I mention all of this because a week or so ago, I had an experience where images popped into my head while reading an author's reminiscences of his childhood. It was a simple story about his journeys to and from his elementary school when a boy. In autumn, he recalled riding his bike down a bumpy dirt path "through a meadow fully of crunchy brown leaves, desiccated grasses and dried milkweed plants ..."

Flash.

The simple image of a milkweed plant took me right back to my childhood. I couldn't recall where I had encountered these, but knew that I had.

The author continued, describing his winter journey over "an open landscape of white snow that rose wetly over the tops of my black galoshes."

Flash.

Suddenly, I could remember the black galoshes I wore as a boy. The kind that fastened with several buckles, sort of like ski boots. I recalled the cold. My freezing fingers after I came in, trying to undo those stupid buckles that were caked in snow. I recalled the clinging sound the buckles made as they loosened and snapped back.

The author next described an incident that happened one spring. "My schoolbooks, heavy in the bike's metal basket swung violently to the side ..."

Flash.

As soon as I read these words, I envisioned the old red tank of a bike I had (after I had outgrown the one in the above picture, which I don't remember). I recalled the huge tires and the big basket in front, how it could easily upset my balance, just as the author had described. I recalled using that basket to deliver newspapers when I was about 11 or 12.

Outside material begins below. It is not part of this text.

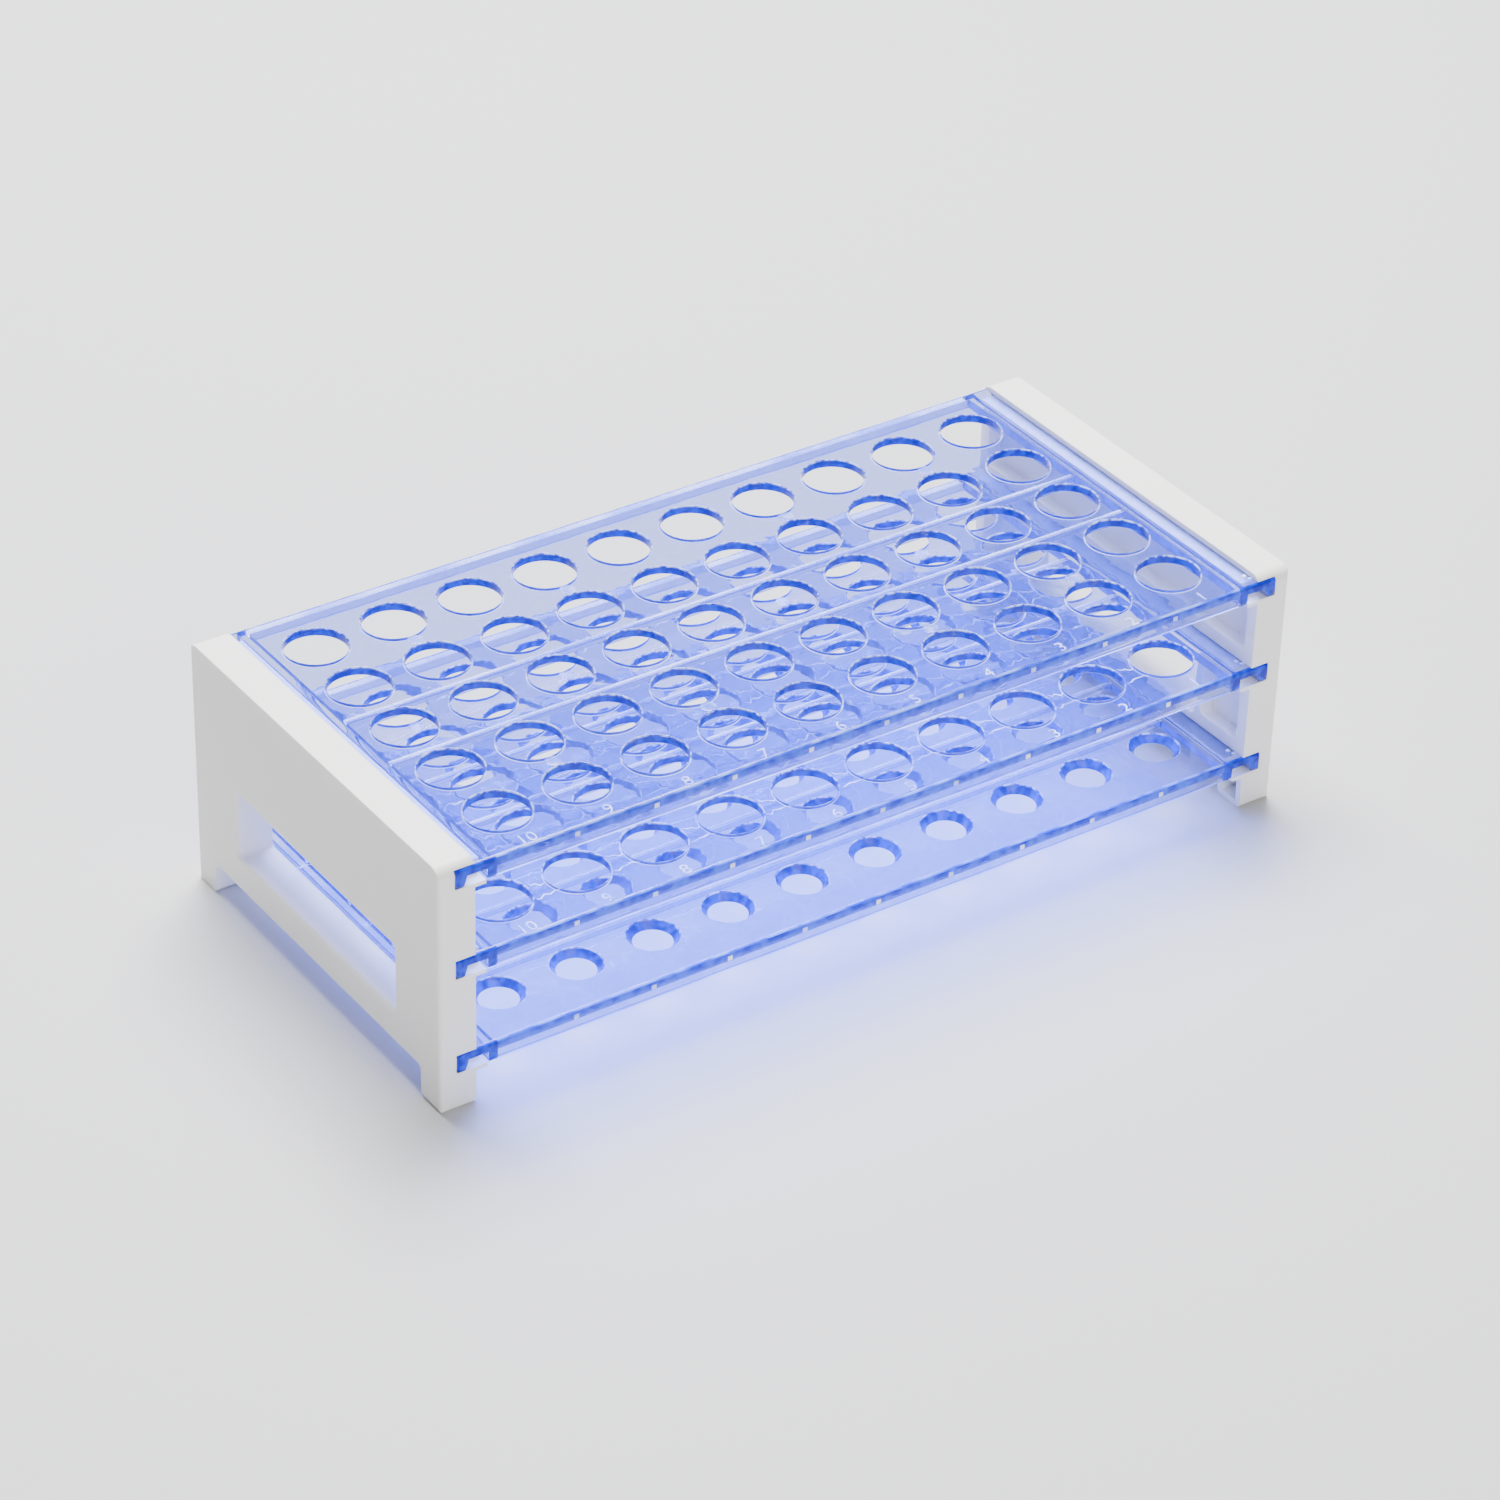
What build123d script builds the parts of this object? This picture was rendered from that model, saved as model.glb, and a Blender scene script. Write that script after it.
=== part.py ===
from build123d import *

import os

# Test tube rack for 50 tubes of 13 mm, in millimetres. X runs along the rack, Y from front to back, Z up.
# The origin is on the table, under the middle of the rack.

# Overall size
rack_length = 215.0
rack_width = 100.0
rack_height = 60.0

# Tube stations
column_pitch = 18.9
row_pitch = 18.0
tube_diameter = 13.0
tube_clearance = 1.0
hole_margin = 1.5
seat_rim_diameter = 11.2
seat_drain_diameter = 8.7

# Trays: the storey between the top and middle ones, moulded walls, and the hook and channel at each end
upper_storey = 21.8
tray_depth = 4.3
tray_edge_radius = 0.8
plate_thickness = 2.0
tongue_thickness = 1.9
skirt_thickness = 1.5
rib_thickness = 1.2
rib_depth = 3.6
hook_root_width = 2.8
hook_tip_width = 2.1
hook_tip_radius = 0.7
channel_width = 4.7
leg_thickness = 2.2

# End panels: the outer wall beside the hooks, the strip above the top tray and the sill under the bottom one
panel_thickness = 8.5
outer_wall = 3.8
top_strip = 1.4
sill_thickness = 1.2
panel_corner_radius = 2.8
panel_shoulder_radius = 3.2
panel_upright_radius = 1.1
foot_length = 7.7
foot_height = 7.8
foot_corner_radius = 1.5
foot_edge_radius = 1.2
foot_pocket_wall = 1.5
foot_pocket_depth = 5.0

# Handle window
window_width = 64.4
window_sill = 1.8
window_corner_radius = 1.2
window_edge_radius = 1.0
window_wall = 1.8

# Pockets in the inner side of a panel, and the shelf and roof that carry the slots below and above them
pocket_depth = 3.5
pocket_band = 3.0
pocket_corner_radius = 1.6
shelf_height = 3.2
roof_thickness = 0.9

# Ledges: each roof reaches inwards past the panel, and the land that a tongue rests on stands on it, short at both ends
ledge_reach = 2.6
land_end_gap = 3.0

# Clearance between a tray and its slot, all round the hook and above the tongue
slot_clearance = 0.1

# Places worked out from the sizes above: across the ends
half_length = rack_length / 2
half_width = rack_width / 2
inner_face = half_length - panel_thickness
slot_end = half_length - outer_wall
hook_end = slot_end - slot_clearance
hook_root = hook_end - hook_root_width
groove_start = hook_root - slot_clearance
leg_outer = hook_root - channel_width
leg_inner = leg_outer - leg_thickness
skirt_inner = half_width - skirt_thickness
skirt_centre = half_width - skirt_thickness / 2

# Up the panels
groove_depth = tray_depth + slot_clearance
top_level = rack_height - top_strip
middle_level = top_level - upper_storey
bottom_level = foot_height + sill_thickness + groove_depth
window_floor = bottom_level + window_sill
window_ceiling = middle_level - groove_depth - roof_thickness

# Over the trays: as many columns and rows of holes as fit between the legs and the skirts
hole_diameter = tube_diameter + tube_clearance
columns = int((2 * leg_inner - hole_diameter - 2 * hole_margin) // column_pitch) + 1
rows = int((2 * skirt_inner - hole_diameter - 2 * hole_margin) // row_pitch) + 1


def tray_body(level, rib_count):
    """A tray before its holes: an end-to-end profile with legs and hooks, skirts front and back, and ribs."""
    with BuildPart() as body:
        with BuildSketch(Plane.XZ) as profile:
            with BuildLine():
                Polyline(
                    (0, level),
                    (hook_end, level),
                    (hook_end, level - tray_depth),
                    (hook_end - hook_tip_width, level - tray_depth),
                    (hook_root, level - tongue_thickness),
                    (leg_outer, level - tongue_thickness),
                    (leg_outer, level - tray_depth),
                    (leg_inner, level - tray_depth),
                    (leg_inner, level - plate_thickness),
                    (0, level - plate_thickness),
                    close=True,
                )
            make_face()
            hook_tip = profile.vertices().group_by(Axis.Y)[0].sort_by(Axis.X)[-1]
            fillet(hook_tip, radius=hook_tip_radius)
            mirror(about=Plane.YZ)
        extrude(amount=half_width, both=True)
        with BuildSketch(Plane.XY.offset(level)):
            with Locations((0, -skirt_centre), (0, skirt_centre)):
                Rectangle(2 * leg_outer, skirt_thickness)
        extrude(amount=-tray_depth)
        with BuildSketch(Plane.XY.offset(level)):
            with GridLocations(0, row_pitch, 1, rib_count):
                Rectangle(2 * leg_outer, rib_thickness)
        extrude(amount=-rib_depth)
        long_edges = body.faces().sort_by(Axis.Z)[-1].edges().filter_by(Axis.X).sort_by(Axis.Y)
        fillet([long_edges[0], long_edges[-1]], radius=tray_edge_radius)
    return body.part


def tube_tray(level):
    """An upper tray: round holes that guide the tubes, and ribs beside the middle rows only."""
    with BuildPart() as tray:
        add(tray_body(level, rows - 3))
        with BuildSketch(Plane.XY.offset(level)):
            with GridLocations(column_pitch, row_pitch, columns, rows):
                Circle(hole_diameter / 2)
        extrude(amount=-plate_thickness, mode=Mode.SUBTRACT)
    return tray.part


def seat_tray(level):
    """The bottom tray: conical seats, open below, for the tubes' round ends, and a rib between all rows."""
    with BuildPart() as tray:
        add(tray_body(level, rows - 1))
        with Locations((0, 0, level)):
            with GridLocations(column_pitch, row_pitch, columns, rows):
                Cone(
                    bottom_radius=seat_drain_diameter / 2,
                    top_radius=seat_rim_diameter / 2,
                    height=plate_thickness,
                    align=(Align.CENTER, Align.CENTER, Align.MAX),
                    mode=Mode.SUBTRACT,
                )
    return tray.part


# Right end panel: what is common to its outline with two feet, its section across the ends and its plan
with BuildPart() as end_panel_right:
    with BuildSketch(Plane.YZ.offset(inner_face)) as outline:
        with BuildLine():
            Polyline(
                (-half_width, 0),
                (-half_width, rack_height),
                (half_width, rack_height),
                (half_width, 0),
                (half_width - foot_length, 0),
                (half_width - foot_length, foot_height),
                (-half_width + foot_length, foot_height),
                (-half_width + foot_length, 0),
                close=True,
            )
        make_face()
        fillet(outline.vertices().group_by(Axis.Y)[-1], radius=panel_corner_radius)
        fillet(outline.vertices().group_by(Axis.Y)[1], radius=foot_corner_radius)
        fillet(outline.vertices().group_by(Axis.Y)[0], radius=foot_edge_radius)
    extrude(amount=panel_thickness)
    with BuildSketch(Plane.XZ) as section:
        with Locations((inner_face, 0)):
            Rectangle(panel_thickness, rack_height, align=Align.MIN)
        outer_corners = section.vertices().group_by(Axis.X)[-1].sort_by(Axis.Y)
        fillet(outer_corners[0], radius=foot_edge_radius)
        fillet(outer_corners[-1], radius=panel_shoulder_radius)
    extrude(amount=half_width, both=True, mode=Mode.INTERSECT)
    with BuildSketch(Plane.XY) as plan:
        with Locations((inner_face, 0)):
            Rectangle(panel_thickness, rack_width, align=(Align.MIN, Align.CENTER))
        fillet(plan.vertices().group_by(Axis.X)[-1], radius=panel_upright_radius)
    extrude(amount=rack_height, mode=Mode.INTERSECT)

    # Handle window, with its outer edge rounded for the fingers
    with BuildSketch(Plane.YZ.offset(inner_face)):
        with Locations((0, (window_floor + window_ceiling) / 2)):
            RectangleRounded(window_width, window_ceiling - window_floor, window_corner_radius)
    extrude(amount=panel_thickness, mode=Mode.SUBTRACT)
    window_edges = end_panel_right.faces().sort_by(Axis.X)[-1].inner_wires()[0].edges()
    fillet(window_edges, radius=window_edge_radius)

    # Pockets open to the inside of the rack: one along the upper storey, one on each side of the window below
    upper_floor = middle_level + shelf_height
    upper_roof = top_level - groove_depth - roof_thickness
    lower_floor = bottom_level + shelf_height
    lower_roof = middle_level - groove_depth - roof_thickness
    pocket_end = half_width - pocket_band
    pocket_start = window_width / 2 + window_wall
    pocket_centre = (pocket_end + pocket_start) / 2
    with BuildSketch(Plane.YZ.offset(inner_face)):
        with Locations((0, (upper_floor + upper_roof) / 2)):
            RectangleRounded(2 * pocket_end, upper_roof - upper_floor, pocket_corner_radius)
        lower_height = (lower_floor + lower_roof) / 2
        with Locations((-pocket_centre, lower_height), (pocket_centre, lower_height)):
            RectangleRounded(pocket_end - pocket_start, lower_roof - lower_floor, pocket_corner_radius)
    extrude(amount=pocket_depth, mode=Mode.SUBTRACT)

    # Cored feet
    foot_centre = half_width - foot_length / 2
    with BuildSketch(Plane.YZ.offset(inner_face)):
        with Locations((-foot_centre, foot_height / 2), (foot_centre, foot_height / 2)):
            Rectangle(foot_length - 2 * foot_pocket_wall, foot_height - 2 * foot_pocket_wall)
    extrude(amount=foot_pocket_depth, mode=Mode.SUBTRACT)

    # At each level a slot for the tongue and the hook, open front and back, with its ledge and its land
    for level in (bottom_level, middle_level, top_level):
        slot_floor = level - groove_depth
        with BuildSketch(Plane.XZ):
            with Locations((inner_face, slot_floor)):
                Rectangle(slot_end - inner_face, groove_depth + slot_clearance, align=Align.MIN)
        extrude(amount=half_width, both=True, mode=Mode.SUBTRACT)
        with BuildSketch(Plane.XZ):
            with Locations((inner_face - ledge_reach, slot_floor)):
                Rectangle(ledge_reach, roof_thickness, align=(Align.MIN, Align.MAX))
        extrude(amount=half_width, both=True)
        with BuildSketch(Plane.XZ):
            with Locations((inner_face - ledge_reach, slot_floor)):
                Rectangle(groove_start - inner_face + ledge_reach, groove_depth - tongue_thickness, align=Align.MIN)
        extrude(amount=half_width - land_end_gap, both=True)

# Left end panel: the same moulding, turned half a turn
with BuildPart() as end_panel_left:
    add(end_panel_right.part, rotation=(0, 0, 180))

with BuildPart() as tray_top:
    add(tube_tray(top_level))

with BuildPart() as tray_middle:
    add(tube_tray(middle_level))

with BuildPart() as tray_bottom:
    add(seat_tray(bottom_level))

os.makedirs("parts", exist_ok=True)

end_panel_left.part.label = "end_panel_left"
export_step(end_panel_left.part, "parts/end_panel_left.step")
end_panel_right.part.label = "end_panel_right"
export_step(end_panel_right.part, "parts/end_panel_right.step")
tray_top.part.label = "tray_top"
export_step(tray_top.part, "parts/tray_top.step")
tray_middle.part.label = "tray_middle"
export_step(tray_middle.part, "parts/tray_middle.step")
tray_bottom.part.label = "tray_bottom"
export_step(tray_bottom.part, "parts/tray_bottom.step")
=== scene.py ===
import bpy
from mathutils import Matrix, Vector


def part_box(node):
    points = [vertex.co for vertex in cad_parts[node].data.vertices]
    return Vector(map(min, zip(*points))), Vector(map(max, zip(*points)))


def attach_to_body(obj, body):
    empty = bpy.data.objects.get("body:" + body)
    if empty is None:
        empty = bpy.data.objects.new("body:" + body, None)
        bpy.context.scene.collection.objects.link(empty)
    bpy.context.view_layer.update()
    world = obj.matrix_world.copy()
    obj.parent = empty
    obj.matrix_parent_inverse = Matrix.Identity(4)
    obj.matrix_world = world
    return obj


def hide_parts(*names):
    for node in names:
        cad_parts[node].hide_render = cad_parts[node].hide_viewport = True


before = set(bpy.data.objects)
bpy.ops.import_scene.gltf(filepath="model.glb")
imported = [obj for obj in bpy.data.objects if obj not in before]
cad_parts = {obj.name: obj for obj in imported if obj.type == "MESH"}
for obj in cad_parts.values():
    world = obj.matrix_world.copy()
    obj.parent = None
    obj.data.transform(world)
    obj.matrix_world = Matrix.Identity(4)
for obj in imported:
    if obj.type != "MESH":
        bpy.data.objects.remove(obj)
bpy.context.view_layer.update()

import math

import bmesh
import bpy
import numpy as np
from mathutils import Euler

# Studio
# The rack stands on a plain pale table. A broad soft light hangs over its back edge, a weak one stands in front and
# a third behind the right end, and the room fills in the rest, so that tops are brightest and sides darker.

MM = 0.001


def srgb(hex_code):
    """A colour written as sRGB hex, turned to linear red, green, blue and alpha."""
    parts = [int(hex_code[i : i + 2], 16) / 255 for i in (1, 3, 5)]
    return [p / 12.92 if p <= 0.04045 else ((p + 0.055) / 1.055) ** 2.4 for p in parts] + [1.0]


def add_node(tree, kind, settings=None, **inputs):
    """Adds a node. settings are its properties; inputs are socket names, or _index, with a value or a socket."""
    node = tree.nodes.new(kind)
    for name, value in (settings or {}).items():
        setattr(node, name, value)
    for name, value in inputs.items():
        socket = node.inputs[int(name[1:])] if name[0] == "_" else node.inputs[name.replace("_", " ")]
        if isinstance(value, bpy.types.NodeSocket):
            tree.links.new(value, socket)
        else:
            socket.default_value = value
    return node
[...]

These are such simple memories. One might wonder why I even bother writing about them. Well, I write about them because of the joy that I felt at recollecting such simple things from my childhood. It was as if a fragrant summer breeze had wafted from distant corners of my psyche, bringing - unexpectedly - feelings of contentment and happiness. And the sheer unexpectedness ... I had chased memories like a butterfly earlier in my adult life; these simply came and "sat on my shoulder."

I am also writing about them because I saw these images through my eyes. When I was going through counseling immediately after my mid-1990's experience, my counselor asked me whether, when I remembered scenes from my childhood (particularly those of abuse), I saw the scene through my eyes or through the eyes of an observer (who would also see me). This, of course, is precisely what dissociation is. The child sees himself in the memory through the eyes of another - the child who chose to detach himself from himself in order to survive - not through his own eyes.

That is a large part of the reason why these seemingly silly little memories brought such happiness to me - because I realized that my psyche was allowing me to see my childhood, and that it was allowing me to see it through my own eyes, through my own memories. It was an indication of healing and a promise of more to come.